The invention of futures contracts in the mid-19th-century made financial trading even more like betting. While there was still a link to the physical exchange of goods, few trades were settled with delivery. Financial futures and options introduced in 1973 — many of them bets on things like inflation rates without even the theoretical possibility of physical delivery — were indistinguishable from bets.
Meanwhile, betting moved to multilateral forms including lotteries and commercial gambling in which customers played against the house. The invention of the point spread by University of Chicago mathematician Charles McNeil and the organized crime takeover of US sports betting funneled all the action to a centralized market, designed to equalize bets on both sides and take a fixed commission. Bookies became like stockbrokers, chasing fee income without knowing or caring about the games or companies involved.
In the 21st century, organizations such as Polymarket and BetFair conceive of bets as securities that pay $1 if a certain event happens, nothing if it does not happen. Bettors often trade these securities, hoping to profit from changing opinions rather than from predicting outcomes.
We are also getting to a point where the distinction of betting working best for binary outcomes and financial trading working best for real goods is breaking down. Polymarket’s technology can handle bets with up to 256 outcomes, and that limit could be raised. Financial markets trade plenty of binary securities, including credit default swaps, and many other securities such as bonds and options can be cast in binary terms. Securities like stocks, with continuous outcomes and changing natures (stocks can merge, split, pay dividends, offer control rights, carry tax implications, etc.) cause difficulties in both systems.
A key insight, originally made by John Maynard Keynes, but only appreciated by Fischer Black, is markets do not seek to find the correct price. Rather, in Keynes’ formulation, they’re like beauty contests in which each person tries to predict how other people will vote. Keynes, and many economists, viewed this as a defect of markets. But Black realized that it was their essence. As Xenophanes observed over 2,500 years ago, translating loosely, there is no correct price, and even if there were, it wouldn’t matter because no one would know it. Markets exist to weave a web of guesses from private information that can serve as common knowledge to coordinate human actions.
The crucial difference between the NYSE and Polymarket then is the approach to information.
Polymarket, and betting in general, rigorously segregate collecting private information from weaving it into common knowledge.

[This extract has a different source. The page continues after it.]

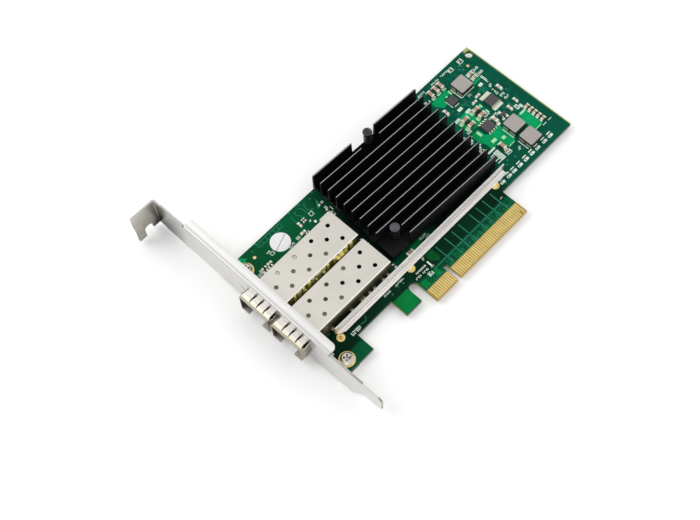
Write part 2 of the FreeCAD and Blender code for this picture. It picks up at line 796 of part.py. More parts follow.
def make_heat_sink():
    """Extruded section with tapering fins, then milled round the push pins."""
    half = sink_width / 2
    section = [(-half, sink_base_z), (half, sink_base_z)]
    for i in reversed(range(fin_count)):
        y = (i - (fin_count - 1) / 2) * fin_pitch
        root, tip = fin_root_thickness / 2, fin_tip_thickness / 2
        section += [(y + root, sink_floor_z), (y + tip, sink_top_z)]
        section += [(y - tip, sink_top_z), (y - root, sink_floor_z)]
    sink = prism([(-sink_length / 2, y, z) for y, z in section], (sink_length, 0, 0))
    pocket_x = push_1[0] + pin_pocket_offset
    sink = sink.cut(rod(pocket_x, push_1[1], sink_floor_z, sink_top_z + 1, pin_pocket_radius))
    corner = block(-sink_length / 2 - 1, push_2[0] + corner_pocket_clearance, -half - 1,
                   push_2[1] + corner_pocket_clearance, sink_floor_z, sink_top_z + 1)
    corner = rounded(corner, pocket_corner_radius,
                     lambda p, e: is_along(e, AXIS_Z) and p.x > push_2[0] and p.y > push_2[1])
    sink = sink.cut(corner)
    for x, y in push_pins:
        radius = push_shaft_radius + push_hole_clearance
        sink = sink.cut(facet_rod(x, y, sink_base_z - 1, sink_floor_z + 1, radius, hole_sides))
    far, c = sink_length / 2, fin_end_chamfer
    top = sink_top_z
    wedge = [(far - c, top + c), (far - c, top), (far, top - c), (far + c, top + c)]
    sink = sink.cut(prism([(x, -half, z) for x, z in wedge], (0, sink_width, 0)))
    return [in_sink_frame(sink.removeSplitter())]


def make_push_pin(place):
    """Nylon pin with a domed head and a split, barbed tip under the board."""
    x, y = place
    head_low = push_head_top - push_head_height
    tip_z = solder_z - push_barb_length
    land_z = solder_z - push_barb_land
    profile = [
        (push_shaft_radius * push_tip_ratio, tip_z), (push_barb_radius, land_z - push_barb_edge),
        (push_barb_radius, land_z), (push_shaft_radius, land_z), (push_shaft_radius, head_low),
        (push_head_radius, head_low), (push_head_radius, push_head_top - push_dome_height),
        (push_head_radius - push_dome_inset, push_head_top),
    ]
    pin = lathed(profile, push_sides)
    slot = block(-push_barb_radius - 1, push_barb_radius + 1, -push_slot_width / 2, push_slot_width / 2,
                 tip_z - 1, sink_base_z)
    pin = pin.cut(slot)
    pin.translate(vec(x, y, 0))
    return [in_sink_frame(pin)]


def make_push_spring(place):
    x, y = place
    low = sink_floor_z + spring_wire_radius
    high = push_head_top - push_head_height - spring_wire_radius
    steps = spring_turns * spring_steps
    rings = []
    for i in range(steps + 1):
        turn = 2 * math.pi * i / spring_steps
        z = low + (high - low) * i / steps
        corners = []
        for k in range(spring_wire_sides):
            angle = 2 * math.pi * (k + 0.5) / spring_wire_sides
            r = spring_radius + spring_wire_radius * math.cos(angle)
            rise = spring_wire_radius * math.sin(angle)
            corners.append(vec(x + r * math.cos(turn), y + r * math.sin(turn), z + rise))
        rings.append(corners)
    return [in_sink_frame(skinned(rings))]


# ---------------------------------------------------------------- stiffener bar
def make_bar():
    """Folded channel, open upwards, with legs through the plated holes."""
    x0 = bracket_x + bar_start
    x1 = board_far_x - bar_end_inset
    y0, y1 = bar_front_y, bar_back_y
    z0 = ring_thickness
    back, front = z0 + bar_back_height, z0 + bar_front_height
    t = bar_sheet
    section = [(y0, z0), (y1, z0), (y1, back), (y1 - t, back),
               (y1 - t, z0 + t), (y0 + t, z0 + t), (y0 + t, front), (y0, front)]
    bar = prism([(x0, y, z) for y, z in section], (x1 - x0, 0, 0))
    bar = rounded(bar, t, lambda p, e: is_along(e, AXIS_X) and close(p.z, z0))
    slant = (bar_nose_cut - bar_nose_rest) / bar_width
    cut = flat([(x0 - 2, y0 - 1), (x0 + bar_nose_cut + slant, y0 - 1), (x0 + bar_nose_rest - slant, y1 + 1),
                (x0 - 2, y1 + 1)], z0 - 1, back + 1)
    bar = bar.cut(cut)
    half = leg_width / 2
    legs = [block(x - half, x + half, y0, y0 + t, solder_z - leg_length, front) for x in ring_xs[1:]]
    return [joined([bar] + legs)]


# ---------------------------------------------------------------- board components
def make_inductor(x, y):
    """Pressed body: a square cap on a narrower waist."""
    half = inductor_side / 2
    cap = block(x - half, x + half, y - half, y + half, inductor_waist_top, inductor_height)
    cap = cap.makeChamfer(inductor_corner, [e for e in cap.Edges if is_along(e, AXIS_Z)])
    half -= inductor_waist_inset
    return joined([cap, block(x - half, x + half, y - half, y + half, standoff, inductor_waist_top)])


def rounded_top(body, size, top):
    edges = [e for e in body.Edges if close(e.CenterOfMass.z, top)]
    return body.makeChamfer(size, edges)


def make_terminals(x, y):
    half = inductor_side / 2 - inductor_waist_inset
    clips = []
    for side in (-1, 1):
        y0 = y + side * (half - terminal_width / 2) - terminal_width / 2
        foot = block(x - half, x, y0, y0 + terminal_width, 0, standoff)
        wall = block(x - half - terminal_thickness, x - half, y0, y0 + terminal_width, 0, terminal_height)
        clips.append(joined([foot, wall]))
    return clips


inductor_x = board_far_x - inductor_inset_x
inductor_places = [
    (inductor_x, board_top_y - inductor_1_inset_y),
    (inductor_x, lower_edge_y + inductor_2_rise),
    (inductor_x, lower_edge_y + inductor_3_rise),
]


def spread(count, pitch):
    """Evenly spaced offsets about zero."""
    return [(i - (count - 1) / 2) * pitch for i in range(count)]


def leaded_package(x, y, size, rows, lead, reach):
    """Body with gull-wing leads; its length runs along X, and rows gives each side's lead offsets."""
    length, width, height = size
    body = block(x - length / 2, x + length / 2, y - width / 2, y + width / 2, standoff, height)
    body = rounded_top(body, height * package_chamfer_ratio, height)
    feet = []
    shoulder = height / 2
    for side, offsets in rows:
        wall = y + side * width / 2
        knee = wall + side * reach * lead_knee_ratio
        toe = wall + side * reach
        t = lead_thickness
        bend = knee + side * t
        profile = [(wall, shoulder), (wall, shoulder + t), (bend, shoulder + t), (bend, t),
                   (toe, t), (toe, 0), (knee, 0), (knee, shoulder)]
        for offset in offsets:
            x0 = x + offset - lead / 2
            feet.append(prism([(x0, py, pz) for py, pz in profile], (lead, 0, 0)))
    return body, feet


def chip_part(x, y, turned, size):
    """Ceramic chip: body between two plated ends, along X or turned along Y."""
    length, width, height, end = size
    half_l, half_w = length / 2, width / 2
    skin = cap_end_skin
    body = block(-half_l + end, half_l - end, -half_w, half_w, skin, height - skin)
    ends = [block(x0, x0 + end, -half_w - skin, half_w + skin, 0, height) for x0 in (-half_l, half_l - end)]
    placed = []
    for shape in [body] + ends:
        if turned:
            shape.rotate(vec(0, 0, 0), AXIS_Z, 90)
        shape.translate(vec(x, y, 0))
        placed.append(shape)
    return placed[0], placed[1:]


def capacitor_places():
    """Middle, direction (True across the board) and size of every chip capacitor."""
    insets = [(x, cap_trio_inset_y, True, large_cap) for x in cap_trio_insets_x]
    insets += [(x, y, False, large_cap) for x in cap_block_insets_x for y in cap_block_insets_y]
    insets.append((cap_feed_inset_x, cap_feed_inset_y, True, large_cap))
    for i in range(cap_ladder_count):
        insets.append((cap_ladder_inset_x, cap_ladder_inset_y - cap_ladder_pitch * i, False, small_cap))
    insets += [(cap_pair_inset_x, y, False, small_cap) for y in cap_pair_insets_y]
    places = [(board_far_x - x, board_top_y - y, turned, size) for x, y, turned, size in insets]
    single_y = sink_y - sink_width / 2 - cap_single_gap_y
    return places + [(sink_near_x + cap_single_x, single_y, False, large_cap)]


def make_sticker():
    y = board_top_y - sticker_inset_y
    return [facet_rod(bracket_x + sticker_x, y, 0, sticker_thickness, sticker_radius, sticker_sides)]


# ---------------------------------------------------------------- all pieces
save("circuit_board", make_board())
save("edge_contacts_top", make_contacts(0, contact_thickness, short_contact_top))
save("edge_contacts_bottom", make_contacts(solder_z - contact_thickness, solder_z, short_contact_bottom))
save("plated_rings", make_rings())
save("mounting_bracket", make_bracket())
save("bracket_screws", make_screws())
for number, cage_y in enumerate(cage_ys, 1):
    save("cage_shell_%d" % number, make_cage_shell(cage_y, number == 1))
    save("cage_base_%d" % number, make_cage_base(cage_y))
    save("spring_collar_%d" % number, make_collar(cage_y))
    save("host_connector_%d" % number, make_host_connector(cage_y))
save("light_bodies", make_light_bodies())
save("light_lenses", make_light_lenses())
save("controller_substrate", [under_sink(chip_side, 0, chip_substrate_height)])
save("controller_lid", [under_sink(chip_lid_side, chip_substrate_height, chip_top_z)])
save("thermal_pad", [under_sink(chip_lid_side, chip_top_z, sink_base_z)])
save("heat_sink", make_heat_sink())
for number, place in enumerate(push_pins, 1):
    save("push_pin_%d" % number, make_push_pin(place))
    save("push_pin_spring_%d" % number, make_push_spring(place))
save("stiffener_bar", make_bar())
terminals = []
for number, (x, y) in enumerate(inductor_places, 1):
    save("power_inductor_%d" % number, [make_inductor(x, y)])
    terminals += make_terminals(x, y)
save("inductor_terminals", terminals)
regulator_x = board_far_x - regulator_inset_x
regulator_y = board_top_y - regulator_inset_y
half_regulator = regulator_side / 2
save("voltage_regulator", [block(regulator_x - half_regulator, regulator_x + half_regulator,
                                 regulator_y - half_regulator, regulator_y + half_regulator,
                                 0, regulator_height)])
logic_leads = spread(logic_lead_count, logic_lead_pitch)
memory_leads = spread(memory_lead_count, memory_lead_pitch)
packages = [
    ("logic", logic_inset_x, logic_inset_y, (logic_length, logic_width, logic_height),
     [(-1, logic_leads), (1, logic_leads)], logic_lead_pitch * lead_width_ratio, logic_lead_reach),
    ("memory", memory_inset_x, memory_inset_y, (memory_length, memory_width, memory_height),
     [(-1, memory_leads), (1, memory_leads)], memory_lead_pitch * lead_width_ratio, memory_lead_reach),
    ("transistor", transistor_inset_x, transistor_inset_y,
     (transistor_length, transistor_width, transistor_height),
     [(1, [0]), (-1, spread(2, transistor_lead_pitch))], transistor_lead_width, transistor_lead_reach),
]
for name, inset_x, inset_y, size, rows, lead, reach in packages:
    body, feet = leaded_package(board_far_x - inset_x, board_top_y - inset_y, size, rows, lead, reach)
    save(name + "_package", [body])
    save(name + "_leads", feet)
bodies = []
ends = []
for x, y, turned, size in capacitor_places():
    body, caps = chip_part(x, y, turned, size)
    bodies.append(body)
    ends += caps
save("capacitor_bodies", bodies)
save("capacitor_ends", ends)
save("round_sticker", make_sticker())
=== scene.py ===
import json
import math
import random

import bpy
from mathutils import Matrix, Vector


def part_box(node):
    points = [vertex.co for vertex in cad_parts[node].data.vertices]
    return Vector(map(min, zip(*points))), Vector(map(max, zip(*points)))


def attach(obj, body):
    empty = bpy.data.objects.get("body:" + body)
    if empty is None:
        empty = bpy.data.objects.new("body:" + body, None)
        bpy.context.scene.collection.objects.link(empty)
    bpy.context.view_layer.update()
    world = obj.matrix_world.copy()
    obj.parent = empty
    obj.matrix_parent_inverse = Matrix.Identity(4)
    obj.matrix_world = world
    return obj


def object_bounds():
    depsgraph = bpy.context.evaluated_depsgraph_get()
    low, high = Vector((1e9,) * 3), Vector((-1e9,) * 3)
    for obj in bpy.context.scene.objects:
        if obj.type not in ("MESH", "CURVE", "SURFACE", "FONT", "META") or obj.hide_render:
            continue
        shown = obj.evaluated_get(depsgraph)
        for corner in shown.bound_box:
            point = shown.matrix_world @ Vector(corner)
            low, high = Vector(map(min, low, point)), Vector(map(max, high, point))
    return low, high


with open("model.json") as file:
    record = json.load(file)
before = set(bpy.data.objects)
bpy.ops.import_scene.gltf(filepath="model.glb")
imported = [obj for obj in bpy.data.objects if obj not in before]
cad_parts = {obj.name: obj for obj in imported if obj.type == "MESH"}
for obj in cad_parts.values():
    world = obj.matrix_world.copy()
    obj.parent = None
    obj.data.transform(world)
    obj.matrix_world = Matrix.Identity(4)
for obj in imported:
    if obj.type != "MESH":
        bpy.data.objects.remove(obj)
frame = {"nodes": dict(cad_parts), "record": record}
cad_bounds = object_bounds()
MM = 0.001

board_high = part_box("circuit_board")[1]
bar_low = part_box("stiffener_bar")[0]
sink_low, sink_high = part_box("heat_sink")
contacts_low, contacts_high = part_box("edge_contacts_top")
plate_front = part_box("light_lenses")[0].x    # the lenses end flush with the front of the bracket's plate
fin_pitch, fin_skew = 4.4, -2.27             # spacing of the fins in mm and their turn in degrees


# ---------------------------------------------------------------- nodes that the materials share
def new_material(name, colour, metallic=0.0, roughness=0.5, specular=0.5):
    mat = bpy.data.materials.new(name)
    mat.use_nodes = True
    shader = mat.node_tree.nodes["Principled BSDF"]
    shader.inputs["Base Color"].default_value = (*colour, 1)
    shader.inputs["Metallic"].default_value = metallic
    shader.inputs["Roughness"].default_value = roughness
    shader.inputs["Specular IOR Level"].default_value = specular
    return mat, shader


def add_node(mat, kind, **settings):
    node = mat.node_tree.nodes.new(kind)
    for key, value in settings.items():
        setattr(node, key, value)
    return node


def link(mat, source, target):
    mat.node_tree.links.new(source, target)


def maths(mat, operation, *values):
    """Result of a maths node on other nodes' values or plain numbers."""
    node = add_node(mat, "ShaderNodeMath", operation=operation)
    for socket, value in zip(node.inputs, values):
        if isinstance(value, (int, float)):
            socket.default_value = value
        else:
            link(mat, value, socket)
    return node.outputs[0]


def multiply(mat, a, b):
    return maths(mat, "MULTIPLY", a, b)


def object_coords(mat, scale=(1, 1, 1)):
    """Object coordinates in metres, scaled per axis."""
    coords = add_node(mat, "ShaderNodeTexCoord")
    mapping = add_node(mat, "ShaderNodeMapping")
    mapping.inputs["Scale"].default_value = scale
    link(mat, coords.outputs["Object"], mapping.inputs["Vector"])
    return mapping.outputs["Vector"]


def noise(mat, scale, detail, stretch=(1, 1, 1)):
    """Noise in object space, its scale per metre."""
    node = add_node(mat, "ShaderNodeTexNoise")
    node.inputs["Scale"].default_value = scale
    node.inputs["Detail"].default_value = detail
    node.inputs["Roughness"].default_value = 0.55
    link(mat, object_coords(mat, stretch), node.inputs["Vector"])
    return node.outputs["Fac"]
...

Individual bettors bring private knowledge with their bets. When it’s time to settle, so-called oracles post $750 to vote on the outcome, and the money is split among the oracles that voted with the majority — a perfect Keynesian beauty contest.
In the NYSE, and financial markets in general, traders combine both private knowledge and guesses about how other traders will act — traders are both spinners of thread and weavers of cloth.
Both systems have weaknesses. Betting is liable to fixes, when bettors try to usurp oracles. Financial markets suffer from manipulation, insider trading, front-running and other ills.
Can ICE find a mixed solution that handles everything from binary outcomes unrelated to physical goods to trading real assets, while keeping information providers and oracles honest? Will it even try? That’s impossible to predict, but I do predict that a cross-fertilization between trading and betting venues is inevitable and will be much better than what we have today — and that it will change everything.